Strawberry at Narisawa in Tokyo, Japan

For our first dessert, we got Strawberries from Kumamoto (see above). This dish was composed of a Strawberry, Strawberry Jam, Kombu-based Jelly with Yuzu Citrus Flavor, and a Matcha Green Tea Leaf on top. Kombu is a type of seaweed and is used as a gelling medium and thickening agent, kind of like gelatin or corn starch. It helps make jelly! 

Domori Chocolate at Narisawa in Tokyo, Japan

Next, we had the Domori Chocolate (see above). It came with Chocolate (prepared several ways), Chocolate Sauce, and Japanese Pear. This was probably one of the few times I've had Pear and Chocolate together but it was awesome. I could have licked this plate clean. 

Matcha at Narisawa in Tokyo, Japan

Finally, the last dessert was called "Matcha" (see above). It was designed with Narisawa's logo: a bee. This is called Monaka, a Japanese rice pastry that is typically filled with red bean. It can also be filled with other ingredients like sesame, mochi, or even ice cream. Monaka is usually enjoyed with tea. 

You can check out the filling below!

Matcha at Narisawa in Tokyo, Japan

Yoshihiro Narisawa

Overall, the meal was really great. It's definitely one of my favorite restaurants of 2017. We even got to meet and take a picture with Yoshihiro Narisawa, the owner and chef. If you're in Tokyo and want to treat yourself to something nice, check out Narisawa but be sure to reserve in advance!

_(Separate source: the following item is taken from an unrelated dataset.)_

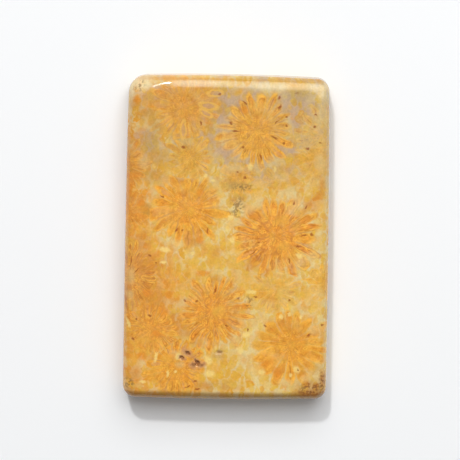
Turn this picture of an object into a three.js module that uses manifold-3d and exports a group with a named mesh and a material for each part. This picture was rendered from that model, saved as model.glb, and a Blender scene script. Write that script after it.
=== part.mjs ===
// A slice of fossil coral: one piece of stone, cut as a small slab, with its rim ground round and
// every face polished. It lies on its flat back. X runs across the slab, Y along it, and Z points up
// out of the polished face. The origin is the middle of the back. Sizes are in millimetres.

import * as THREE from 'three';
import { mergeVertices } from 'three/addons/utils/BufferGeometryUtils.js';
import Module from 'manifold-3d';

// The slab was squared by hand, so its ends and its sides differ a little.
const WIDTH_HEAD = 25.0; // across the +Y end, between the corners of the straight sides
const WIDTH_FOOT = 25.76; // across the -Y end
const LENGTH_LEFT = 40.82; // along the -X side
const LENGTH_RIGHT = 40.56; // along the +X side
const THICKNESS = 4.8;

// How far the middle of each side stands out from the straight line between its corners.
const BOW = { left: 0.07, foot: 0.17, right: 0.11, head: 0.2 };

// The rounding of the rim, as its reach in from the side and its depth down the side.
const FRONT_RIM = { reach: 1.4, depth: 1.5 };
const BACK_RIM = { reach: 1.0, depth: 1.1 };

// Corner radii of the slab seen from the front, and of the flat that the rim leaves on each face.
const CORNERS = { headLeft: 2.3, footLeft: 1.6, footRight: 1.5, headRight: 1.6 };
const FLAT_CORNERS = { headLeft: 2.0, footLeft: 1.4, footRight: 1.4, headRight: 1.4 };

// The head's left corner was ground down further than the rest: there the front flat draws back from
// the head and its rounding starts at a tilt in degrees, so that the flat has a crease for an edge. This
// grows along the head from start to end, and fades down the left side until foot; onset is the power
// of that share at which the tilt comes on.
const EASED = { drawBack: 0.3, tilt: 24, onset: 1.3, start: -6.8, end: -10, foot: 13 };

// Small natural hollows that the polish left open: middle, length, width, depth and turn in degrees.
const PITS = [
  { x: -3.45, y: -15.66, length: 0.85, width: 0.6, depth: 0.36, turn: 70 },
  { x: -4.65, y: -14.41, length: 0.8, width: 0.45, depth: 0.26, turn: -38 },
  { x: -5.45, y: -15.01, length: 0.75, width: 0.6, depth: 0.22, turn: 15 },
  { x: -0.7, y: -14.26, length: 0.8, width: 0.6, depth: 0.12, turn: -30 },
];

// Smoothness: points on each side and around each corner, and rings up each rounding of the rim.
const SIDE_POINTS = 15;
const CORNER_POINTS = 8;
const RIM_RINGS = 7;
const PIT_SEGMENTS = 14;

// The slab's outline, drawn in from its sides by inset, with the given corner radii: a closed ring of
// points, anticlockwise from the start of the head's left corner.
function outline(inset, radii) {
  const corners = [
    { x: -WIDTH_HEAD / 2, y: LENGTH_LEFT / 2, radius: radii.headLeft, bow: BOW.left },
    { x: -WIDTH_FOOT / 2, y: -LENGTH_LEFT / 2, radius: radii.footLeft, bow: BOW.foot },
    { x: WIDTH_FOOT / 2, y: -LENGTH_RIGHT / 2, radius: radii.footRight, bow: BOW.right },
    { x: WIDTH_HEAD / 2, y: LENGTH_RIGHT / 2, radius: radii.headRight, bow: BOW.head },
  ];
  const outward = corners.map((corner, i) => {
    const next = corners[(i + 1) % corners.length];
    return new THREE.Vector2(next.y - corner.y, corner.x - next.x).normalize();
  });

  // Each corner is an arc about a centre that lies inset + radius inside both of its sides.
  const arcs = corners.map((corner, i) => {
    const before = outward[(i + corners.length - 1) % corners.length];
    const after = outward[i];
    const middle = before.clone().add(after);
    const inward = (inset + corner.radius) / (1 + before.dot(after));
    const centre = new THREE.Vector2(corner.x, corner.y).addScaledVector(middle, -inward);
    const from = before.angle();
    const turn = Math.asin(before.cross(after));
    return Array.from({ length: CORNER_POINTS + 1 }, (_, j) => {
      const angle = from + (turn * j) / CORNER_POINTS;
      return new THREE.Vector2(Math.cos(angle), Math.sin(angle)).multiplyScalar(corner.radius).add(centre);
    });
  });

  // Each side joins two arcs, bowed out by a parabola.
  return corners.flatMap((corner, i) => {
    const start = arcs[i][CORNER_POINTS];
    const end = arcs[(i + 1) % corners.length][0];
    const side = Array.from({ length: SIDE_POINTS }, (_, j) => {
      const s = (j + 1) / (SIDE_POINTS + 1);
      return start.clone().lerp(end, s).addScaledVector(outward[i], corner.bow * 4 * s * (1 - s));
    });
    return [...arcs[i], ...side];
  });
}

// How much of the easing there is at a point of the front flat's outline, from 0 to 1.
function easing(p) {
  const head = LENGTH_LEFT / 2 - FRONT_RIM.reach;
  const across = THREE.MathUtils.clamp((p.x - EASED.start) / (EASED.end - EASED.start), 0, 1);
  const up = THREE.MathUtils.clamp((p.y - EASED.foot) / (head - EASED.foot), 0, 1);
  return across * up;
}

// A closed skin over rings of equal length, from the lowest to the highest, with flat ends.
function loft(rings) {
  const count = rings[0].length;
  const positions = rings.flat().flatMap((p) => [p.x, p.y, p.z]);
  const index = [];
  for (let r = 0; r + 1 < rings.length; r++) {
    for (let i = 0; i < count; i++) {
      const a = r * count + i;
      const b = r * count + ((i + 1) % count);
      index.push(a, b, b + count, a, b + count, a + count);
    }
  }
  for (const ring of [0, rings.length - 1]) {
    const flat = rings[ring].map((p) => new THREE.Vector2(p.x, p.y));
    for (const face of THREE.ShapeUtils.triangulateShape(flat, [])) {
      const [a, b, c] = face.map((i) => ring * count + i);
      index.push(...(ring === 0 ? [a, c, b] : [a, b, c]));
    }
  }
  const geometry = new THREE.BufferGeometry();
  geometry.setAttribute('position', new THREE.Float32BufferAttribute(positions, 3));
  geometry.setIndex(index);
  return geometry;
}

// The rings of a rim's rounding, from the flat's outline to the side's, each point with its drop below
// the face for z. The rounding is an arc from the tilt at the flat's edge to upright.
function rimRings(flat, side, rim, eased) {
  return Array.from({ length: RIM_RINGS + 1 }, (_, j) =>
    flat.map((p, i) => {
      const tilt = THREE.MathUtils.degToRad(EASED.tilt) * eased[i] ** EASED.onset;
      const turn = THREE.MathUtils.lerp(tilt, Math.PI / 2, j / RIM_RINGS);
      const out = (Math.sin(turn) - Math.sin(tilt)) / (1 - Math.sin(tilt));
      const radius = (rim.reach + EASED.drawBack * eased[i]) / (1 - Math.sin(tilt));
      const drop = ((radius * rim.depth) / rim.reach) * (Math.cos(tilt) - Math.cos(turn));
      const q = p.clone().lerp(side[i], out);
      return new THREE.Vector3(q.x, q.y, drop);
    }),
  );
}

// The slab: up the back's rounding to the side, and on up the front's.
function slabGeometry() {
  const side = outline(0, CORNERS);
  const backFlat = outline(BACK_RIM.reach, FLAT_CORNERS);
  const uneased = backFlat.map(() => 0);
  const back = rimRings(backFlat, side, BACK_RIM, uneased);

  const plainFlat = outline(FRONT_RIM.reach, FLAT_CORNERS);
  const eased = plainFlat.map(easing);
  const frontFlat = plainFlat.map((p, i) => new THREE.Vector2(p.x, p.y - EASED.drawBack * eased[i]));
  const front = rimRings(frontFlat, side, FRONT_RIM, eased)
    .map((ring) => ring.map((p) => p.setZ(THICKNESS - p.z)))
    .reverse();

  const geometry = loft([...back, ...front]);
  geometry.computeBoundingBox();
  const middle = geometry.boundingBox.getCenter(new THREE.Vector3());
  return geometry.translate(-middle.x, -middle.y, 0);
}

// One pit: the lower half of this egg shape is what the pit takes out of the polished face.
function pitGeometry({ x, y, length, width, depth, turn }) {
  return new THREE.SphereGeometry(0.5, PIT_SEGMENTS, PIT_SEGMENTS / 2)
    .scale(length, width, 2 * depth)
    .rotateZ(THREE.MathUtils.degToRad(turn))
    .translate(x, y, THICKNESS);
}

const wasm = await Module();
wasm.setup();

function toSolid(geometry) {
  const bare = new THREE.BufferGeometry();
  bare.setAttribute('position', geometry.getAttribute('position'));
  bare.setIndex(geometry.getIndex());
  const merged = mergeVertices(bare, 1e-4);
  const solid = new wasm.Mesh({
    numProp: 3,
    vertProperties: Float32Array.from(merged.getAttribute('position').array),
    triVerts: Uint32Array.from(merged.getIndex().array),
  });
  return new wasm.Manifold(solid);
}

function toGeometry(solid) {
  const mesh = solid.getMesh();
  const geometry = new THREE.BufferGeometry();
  geometry.setAttribute('position', new THREE.BufferAttribute(mesh.vertProperties, 3));
  geometry.setIndex(new THREE.BufferAttribute(mesh.triVerts, 1));
  geometry.computeVertexNormals();
  return geometry;
}

const stone = new THREE.MeshStandardMaterial({ color: 0xdca352, roughness: 0.12, metalness: 0 });
const pitted = PITS.reduce((slab, pit) => slab.subtract(toSolid(pitGeometry(pit))), toSolid(slabGeometry()));
const slice = new THREE.Mesh(toGeometry(pitted), stone);
slice.name = 'coral_slice';

const coralSlice = new THREE.Group();
coralSlice.add(slice);

export default coralSlice;
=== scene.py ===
import math

import bpy
import numpy as np
from mathutils import Matrix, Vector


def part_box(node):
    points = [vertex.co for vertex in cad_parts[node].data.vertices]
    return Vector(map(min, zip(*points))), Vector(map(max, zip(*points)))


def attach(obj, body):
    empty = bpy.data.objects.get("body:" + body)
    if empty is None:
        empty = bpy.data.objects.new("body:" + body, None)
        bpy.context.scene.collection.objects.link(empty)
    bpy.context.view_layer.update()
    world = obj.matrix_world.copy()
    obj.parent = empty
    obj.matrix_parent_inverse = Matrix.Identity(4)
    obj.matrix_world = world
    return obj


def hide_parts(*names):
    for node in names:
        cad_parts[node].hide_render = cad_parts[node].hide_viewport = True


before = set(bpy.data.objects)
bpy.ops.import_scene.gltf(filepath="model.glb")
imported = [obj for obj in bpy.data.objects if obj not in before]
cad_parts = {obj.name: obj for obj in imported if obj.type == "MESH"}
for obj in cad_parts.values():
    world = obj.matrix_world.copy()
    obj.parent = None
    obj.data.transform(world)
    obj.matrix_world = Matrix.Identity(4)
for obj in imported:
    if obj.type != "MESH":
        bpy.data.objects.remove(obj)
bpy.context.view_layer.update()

# The slice's form. One piece of agatized coral, squared by hand, with its rim ground round and every
# face polished. It is a skin of rings: out over the flat back, up the rim and the side, and in over
# the front to the pits, where the rings lie closest. Sizes here are in millimetres.

MM = 0.001
WIDTH_HEAD, WIDTH_FOOT = 25.0, 25.76
LENGTH_LEFT, LENGTH_RIGHT = 40.82, 40.56
THICKNESS = 4.8
BOW = np.array([0.07, 0.17, 0.11, 0.2])  # left side, foot, right side, head
SIDE_CORNERS = np.array([2.3, 1.6, 1.5, 1.6])  # head left, foot left, foot right, head right
FLAT_CORNERS = np.array([2.0, 1.4, 1.4, 1.4])
FRONT_REACH, FRONT_DEPTH = 1.4, 1.5
BACK_REACH, BACK_DEPTH = 1.0, 1.1
DRAW_BACK, EASED_TILT, EASED_ONSET = 0.3, math.radians(24), 1.3
EASED_START, EASED_END, EASED_FOOT = -6.8, -10, 13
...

Extract from Narisawa's menu: 

Restaurant Narisawa is which genre?

Taking the rich culinary culture of the Satoyama, and the wisdom of our ancestors, we pass it through the Narisawa filter to create a new, independent genre called, "Innovative Satoyama Cuisine". The Japanese term "Ji' nen," referring to the spirit of nature, includes people carrying on the Satoyama culture like instinct, together with the natural world. From this spirit, we at Narisawa create gastronomy beneficial to both body and spirit, and a continuously Sustainable environment, which we call, Beneficial and Sustainable Gastronomy. 

"Satoyama Scenery"

Forests comprise almost 70% of Japan. Its coastline is ranked 6th in the world. Japan is surrounded by forests and seas. In this limited space, people cultivate the land and grow rice, they live and walk hand in hand with nature, with the forests and seas, and they call this type of place the Satoyama. 

Responding to the four seasons, the severe changes between them, understanding this environment, and living our lives taking only the most necessary resources for daily life from the earth, this lifestyle is called Satoyama Culture. 

The Satoyama is Beneficial to body and spirit, and promotes a continuously Sustainable environment, a culture beyond value, expressed on these plates as "Satoyama Scenery".